James A. Leach, chairman of the National Endowment for the Humanities, which is a funder of the DPLA, said he expects that Americans will become more open to digitizing works under copyright.

“I doubt that the laws will be overturned,” he said. “I think what’s going to happen over time is that there will be accommodations made to copyright laws.”

Darnton also said he feels optimistic about the impending legal battles over copyright laws. “People defend their copyright ferociously—and rightly so,” he said.

The Authors Guild and Association of American Publishers are the two primary opponents to open access, he added, with authors arguing for their right to continue collecting royalties from their published work.

Yet Darnton does not see a conflict between these authors’ interests and DPLA’s mission.

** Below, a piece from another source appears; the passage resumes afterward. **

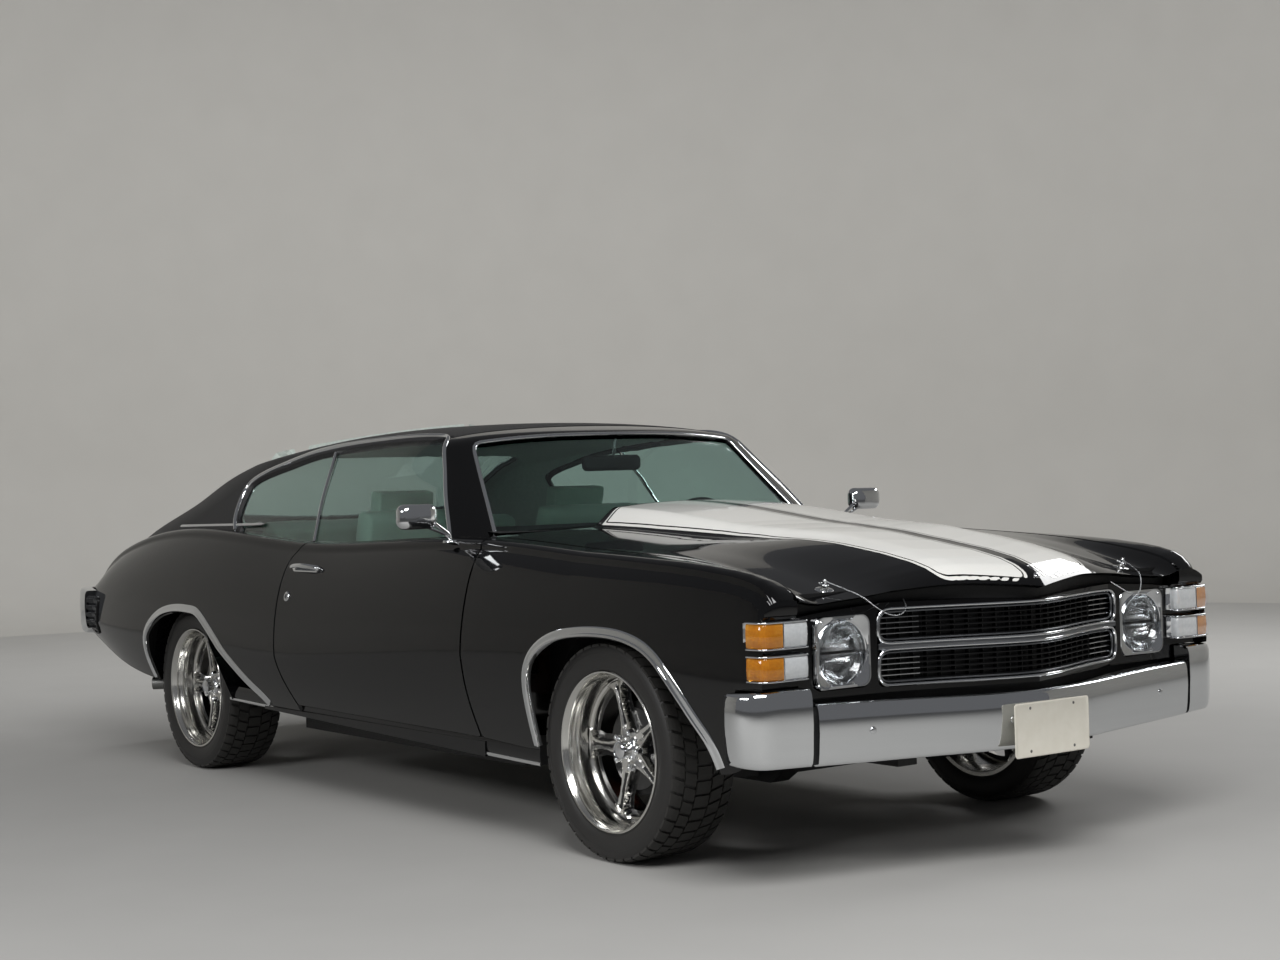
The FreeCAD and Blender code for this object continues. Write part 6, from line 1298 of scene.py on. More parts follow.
def lathe(name, profile, material, steps=96, sharp=35):
    """Turns a profile of (radius, outward y) about the wheel's axis."""
    angles = full_circle(steps)
    verts = [(r * math.cos(a), y, r * math.sin(a)) for a in angles for r, y in profile]
    n = len(profile)
    faces = [(i * n + k, i * n + k + 1, ((i + 1) % steps) * n + k + 1, ((i + 1) % steps) * n + k)
            for i in range(steps) for k in range(n - 1)]
    mesh = bpy.data.meshes.new(name)
    mesh.from_pydata(verts, [], faces)
    mesh.materials.append(material)
    bm = bmesh.new()
    bm.from_mesh(mesh)
    bmesh.ops.remove_doubles(bm, verts=bm.verts, dist=0.00005)
    bmesh.ops.recalc_face_normals(bm, faces=bm.faces)
    bm.to_mesh(mesh)
    bm.free()
    mesh.shade_smooth()
    mesh.set_sharp_from_angle(angle=math.radians(sharp))
    return mesh


barrel = lathe("wheel_barrel", [
    (0.2240, FACE - 0.012), (0.2290, FACE - 0.006), (0.2320, FACE - 0.001), (0.2360, FACE),
    (0.2385, FACE - 0.002),
    (0.2390, FACE - 0.006), (0.2375, FACE - 0.010), (0.2300, FACE - 0.014), (0.2288, FACE - 0.030),
    (0.2160, FACE - 0.060),
    (0.2160, -0.050), (0.2285, -0.080), (0.2290, -0.102), (0.2385, -0.108), (0.2385, -0.112),
    (0.2260, -0.110),
    (0.2220, -0.098), (0.2100, -0.060), (0.2100, 0.000), (0.2060, 0.008), (0.2040, 0.0165), (0.2085, 0.0205),
    (0.2135, 0.024), (0.2140, 0.050), (0.2150, 0.068), (0.2190, 0.076), (0.2215, 0.090),
    (0.2240, FACE - 0.012)], turned_metal)


def wheel_disc():
    """The spoked disc as a height over polar directions, in two materials, black and bright."""
    radii = np.concatenate((np.linspace(0.030, 0.0600, 6), np.linspace(0.0600, 0.2070, 44)[1:]))
    angles = full_circle(400)
    r, a = np.meshgrid(radii, angles, indexing="ij")
    turn = 2 * math.pi / 5
    off = (a + turn / 2) % turn - turn / 2
    lateral = np.abs(r * np.sin(off))
    half = np.interp(r, (0.03, 0.075, 0.11, 0.155, 0.185, 0.207),
            (0.040, 0.0235, 0.0165, 0.0155, 0.022, 0.050))
    spoke = np.clip((half - lateral) / 0.0035, 0, 1)
    ridge = np.clip(lateral / (0.55 * half), 0, 1)
    y = 0.006 + spoke * (0.022 - 0.006 * (1 - ridge)) * np.where(r < 0.07, 1.0, 1.0)
    y += np.clip((0.075 - r) / 0.03, 0, 1) * 0.006
    y = np.where(r > 0.198, np.maximum(y, 0.020), y)
    opening = (lateral > half + 0.016) & (r > 0.120) & (r < 0.185)
    verts = np.column_stack(((r * np.cos(a)).ravel(), y.ravel(), (r * np.sin(a)).ravel()))
    cols = len(angles)
    mesh = bpy.data.meshes.new("wheel_disc")
    faces, kind = [], []
    for i in range(len(radii) - 1):
        for j in range(cols):
            k = (j + 1) % cols
            if opening[i, j] and opening[i + 1, k]:
                continue
            faces.append((i * cols + j, (i + 1) * cols + j, (i + 1) * cols + k, i * cols + k))
            top = min(spoke[i, j], spoke[i + 1, k]) > 0.3
            inner = ridge[i, j] < 0.5 and 0.075 < r[i, j] < 0.19
            kind.append(0 if (top and not inner) or r[i, j] > 0.196 or r[i, j] < 0.058 else 1)
    mesh.from_pydata([tuple(v) for v in verts], [], faces)
    mesh.materials.append(turned_metal)
    mesh.materials.append(wheel_black)
    mesh.polygons.foreach_set("material_index", kind)
    bm = bmesh.new()
    bm.from_mesh(mesh)
    bmesh.ops.recalc_face_normals(bm, faces=bm.faces)
    if sum(f.normal.y * f.calc_area() for f in bm.faces) < 0:
        bmesh.ops.reverse_faces(bm, faces=bm.faces)
    bm.to_mesh(mesh)
    bm.free()
    mesh.shade_smooth()
    mesh.set_sharp_from_angle(angle=math.radians(40))
    return mesh


disc = wheel_disc()
cap = lathe("wheel_cap", [(0.0, 0.0720), (0.012, 0.0718), (0.020, 0.0700), (0.0245, 0.0665),
        (0.0258, 0.0690), (0.0272, 0.0685), (0.0278, 0.0650), (0.0268, 0.0500), (0.0262, 0.0400),
        (0.0300, 0.0340), (0.0360, 0.0310), (0.0380, 0.0270), (0.0380, 0.0200)], chrome, 64)
nut_profile = [(0.0, 0.052), (0.004, 0.0515), (0.0075, 0.049), (0.0098, 0.046), (0.0102, 0.030),
        (0.0115, 0.028)]
nut = lathe("wheel_nut", nut_profile, chrome, 12, 25)
drum = lathe("brake_drum",
        [(0.03, -0.004), (0.120, -0.004), (0.138, -0.010), (0.140, -0.020), (0.140, -0.046),
        (0.02, -0.046)], satin_black, 64)
print("wheel faces:", len(barrel.polygons), len(disc.polygons))

# %% [markdown]
# The tyre's tread has five ribs divided by grooves, cut across by slots into blocks, and the
# outermost blocks reach over the shoulder. Blocks are raised geometry, about 8 mm high, because the
# front tyre stands close to the camera and its edge is seen against the floor.

# %% Tyre
TREAD = 0.3250
side_profile = [(0.2283, 0.1010), (0.2330, 0.1040), (0.2400, 0.1075), (0.2405, 0.1090), (0.2450, 0.1090),
        (0.2480, 0.1110),
        (0.2600, 0.1150), (0.2750, 0.1170), (0.2880, 0.1165), (0.2882, 0.1172), (0.2900, 0.1170),
        (0.2980, 0.1150), (0.3050, 0.1130), (0.3120, 0.1085), (0.3165, 0.1040)]
profile = side_profile + [(r, -y) for r, y in side_profile[::-1]]
inside = [(0.2300, -0.0900), (0.2600, -0.1050), (0.3000, -0.1000), (0.3080, -0.0800), (0.3080, 0.0800),
        (0.3000, 0.1000), (0.2600, 0.1050), (0.2300, 0.0900), (0.2283, 0.1010)]
carcass = lathe("tyre_carcass", profile + inside, sidewall_rubber, 120, 30)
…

As a potential solution, he proposes a “moving wall” of digitization that would only provide free online access to material that was published more than 10 or 15 years ago.

DPLA proponents agree that the revolutionary nature of digital platforms calls for new and innovative legal solutions.

“I think that one of the greatest challenges of the digital age is to figure out how to take advantage of what digital materials permit,” said Paul N. Courant, dean of libraries at the University of Michigan and a member of the DPLA steering committee.

“The pot of gold has a lot of gold at the end,” he said. “But it’s going to take a while to figure out how to get there.”